(WHAT YOU HAVE TO DO): Quote the full listing word for word.

(GIVEN DATA):
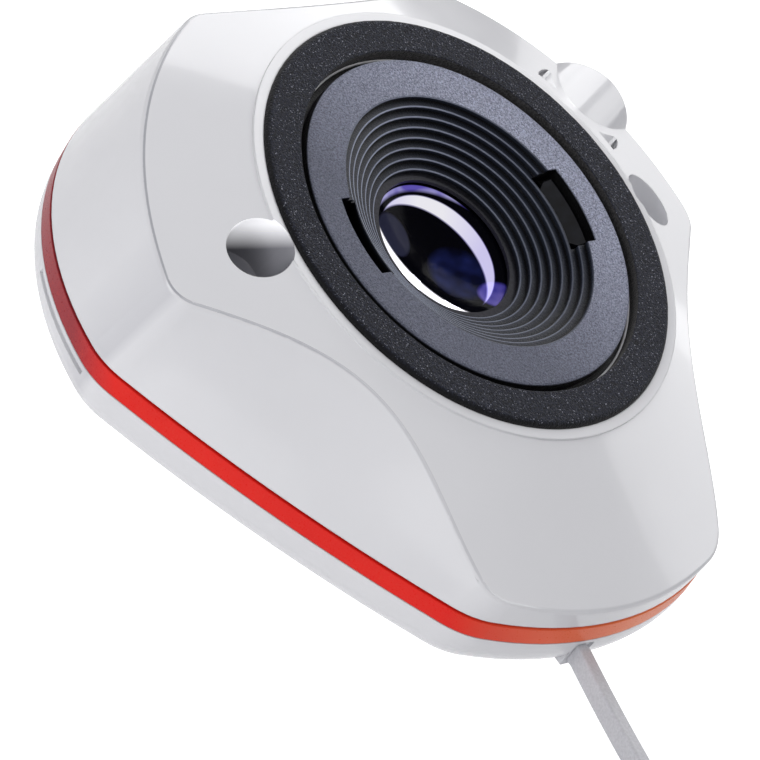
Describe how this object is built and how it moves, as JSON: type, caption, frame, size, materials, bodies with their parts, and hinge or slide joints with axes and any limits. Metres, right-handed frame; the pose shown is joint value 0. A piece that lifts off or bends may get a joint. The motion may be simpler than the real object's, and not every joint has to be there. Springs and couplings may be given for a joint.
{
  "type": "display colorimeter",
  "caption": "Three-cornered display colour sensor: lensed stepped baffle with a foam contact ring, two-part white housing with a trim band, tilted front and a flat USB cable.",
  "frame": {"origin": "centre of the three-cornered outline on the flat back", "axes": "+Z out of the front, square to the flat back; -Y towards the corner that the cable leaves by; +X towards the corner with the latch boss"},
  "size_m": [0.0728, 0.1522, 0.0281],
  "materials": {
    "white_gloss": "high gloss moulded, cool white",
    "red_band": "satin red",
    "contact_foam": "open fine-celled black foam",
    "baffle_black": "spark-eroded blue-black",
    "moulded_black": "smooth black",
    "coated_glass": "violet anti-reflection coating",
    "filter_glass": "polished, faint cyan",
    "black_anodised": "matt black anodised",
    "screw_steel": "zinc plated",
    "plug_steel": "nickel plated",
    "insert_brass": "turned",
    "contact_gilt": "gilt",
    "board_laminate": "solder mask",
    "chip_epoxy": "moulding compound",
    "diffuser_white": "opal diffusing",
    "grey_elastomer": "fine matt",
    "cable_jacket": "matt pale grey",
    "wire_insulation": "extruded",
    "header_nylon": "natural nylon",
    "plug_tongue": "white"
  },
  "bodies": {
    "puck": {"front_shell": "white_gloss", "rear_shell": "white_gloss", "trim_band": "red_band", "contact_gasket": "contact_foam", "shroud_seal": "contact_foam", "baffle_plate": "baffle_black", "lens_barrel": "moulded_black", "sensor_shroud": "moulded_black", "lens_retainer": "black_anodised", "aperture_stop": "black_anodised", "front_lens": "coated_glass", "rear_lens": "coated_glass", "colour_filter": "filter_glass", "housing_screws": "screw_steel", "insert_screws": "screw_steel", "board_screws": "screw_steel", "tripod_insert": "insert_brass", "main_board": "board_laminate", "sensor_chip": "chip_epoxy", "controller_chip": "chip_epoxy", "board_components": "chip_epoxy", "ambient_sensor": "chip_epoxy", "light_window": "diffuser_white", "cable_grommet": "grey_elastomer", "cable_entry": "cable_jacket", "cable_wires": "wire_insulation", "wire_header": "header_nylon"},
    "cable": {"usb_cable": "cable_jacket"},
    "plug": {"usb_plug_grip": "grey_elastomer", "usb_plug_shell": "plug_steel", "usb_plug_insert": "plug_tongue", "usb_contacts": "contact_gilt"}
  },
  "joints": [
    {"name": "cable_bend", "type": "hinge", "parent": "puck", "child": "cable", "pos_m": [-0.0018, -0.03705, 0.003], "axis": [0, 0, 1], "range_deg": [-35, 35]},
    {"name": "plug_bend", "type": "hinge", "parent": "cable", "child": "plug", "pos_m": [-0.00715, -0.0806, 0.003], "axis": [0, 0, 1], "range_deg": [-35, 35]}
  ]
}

(OUTPUT OF THE TASK):
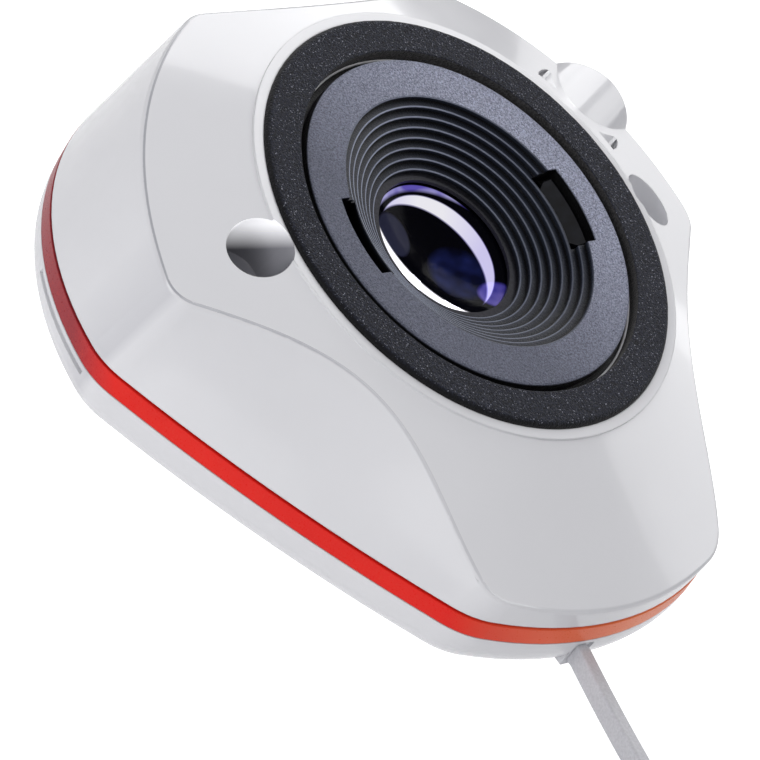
Describe how this object is built and how it moves, as JSON: type, caption, frame, size, materials, bodies with their parts, and hinge or slide joints with axes and any limits. Metres, right-handed frame; the pose shown is joint value 0. A piece that lifts off or bends may get a joint. The motion may be simpler than the real object's, and not every joint has to be there. Springs and couplings may be given for a joint.
{
  "type": "display colorimeter",
  "caption": "Three-cornered display colour sensor: lensed stepped baffle with a foam contact ring, two-part white housing with a trim band, tilted front and a flat USB cable.",
  "frame": {"origin": "centre of the three-cornered outline on the flat back", "axes": "+Z out of the front, square to the flat back; -Y towards the corner that the cable leaves by; +X towards the corner with the latch boss"},
  "size_m": [0.0728, 0.1522, 0.0281],
  "materials": {
    "white_gloss": "high gloss moulded, cool white",
    "red_band": "satin red",
    "contact_foam": "open fine-celled black foam",
    "baffle_black": "spark-eroded blue-black",
    "moulded_black": "smooth black",
    "coated_glass": "violet anti-reflection coating",
    "filter_glass": "polished, faint cyan",
    "black_anodised": "matt black anodised",
    "screw_steel": "zinc plated",
    "plug_steel": "nickel plated",
    "insert_brass": "turned",
    "contact_gilt": "gilt",
    "board_laminate": "solder mask",
    "chip_epoxy": "moulding compound",
    "diffuser_white": "opal diffusing",
    "grey_elastomer": "fine matt",
    "cable_jacket": "matt pale grey",
    "wire_insulation": "extruded",
    "header_nylon": "natural nylon",
    "plug_tongue": "white"
  },
  "bodies": {
    "puck": {"front_shell": "white_gloss", "rear_shell": "white_gloss", "trim_band": "red_band", "contact_gasket": "contact_foam", "shroud_seal": "contact_foam", "baffle_plate": "baffle_black", "lens_barrel": "moulded_black", "sensor_shroud": "moulded_black", "lens_retainer": "black_anodised", "aperture_stop": "black_anodised", "front_lens": "coated_glass", "rear_lens": "coated_glass", "colour_filter": "filter_glass", "housing_screws": "screw_steel", "insert_screws": "screw_steel", "board_screws": "screw_steel", "tripod_insert": "insert_brass", "main_board": "board_laminate", "sensor_chip": "chip_epoxy", "controller_chip": "chip_epoxy", "board_components": "chip_epoxy", "ambient_sensor": "chip_epoxy", "light_window": "diffuser_white", "cable_grommet": "grey_elastomer", "cable_entry": "cable_jacket", "cable_wires": "wire_insulation", "wire_header": "header_nylon"},
    "cable": {"usb_cable": "cable_jacket"},
    "plug": {"usb_plug_grip": "grey_elastomer", "usb_plug_shell": "plug_steel", "usb_plug_insert": "plug_tongue", "usb_contacts": "contact_gilt"}
  },
  "joints": [
    {"name": "cable_bend", "type": "hinge", "parent": "puck", "child": "cable", "pos_m": [-0.0018, -0.03705, 0.003], "axis": [0, 0, 1], "range_deg": [-35, 35]},
    {"name": "plug_bend", "type": "hinge", "parent": "cable", "child": "plug", "pos_m": [-0.00715, -0.0806, 0.003], "axis": [0, 0, 1], "range_deg": [-35, 35]}
  ]
}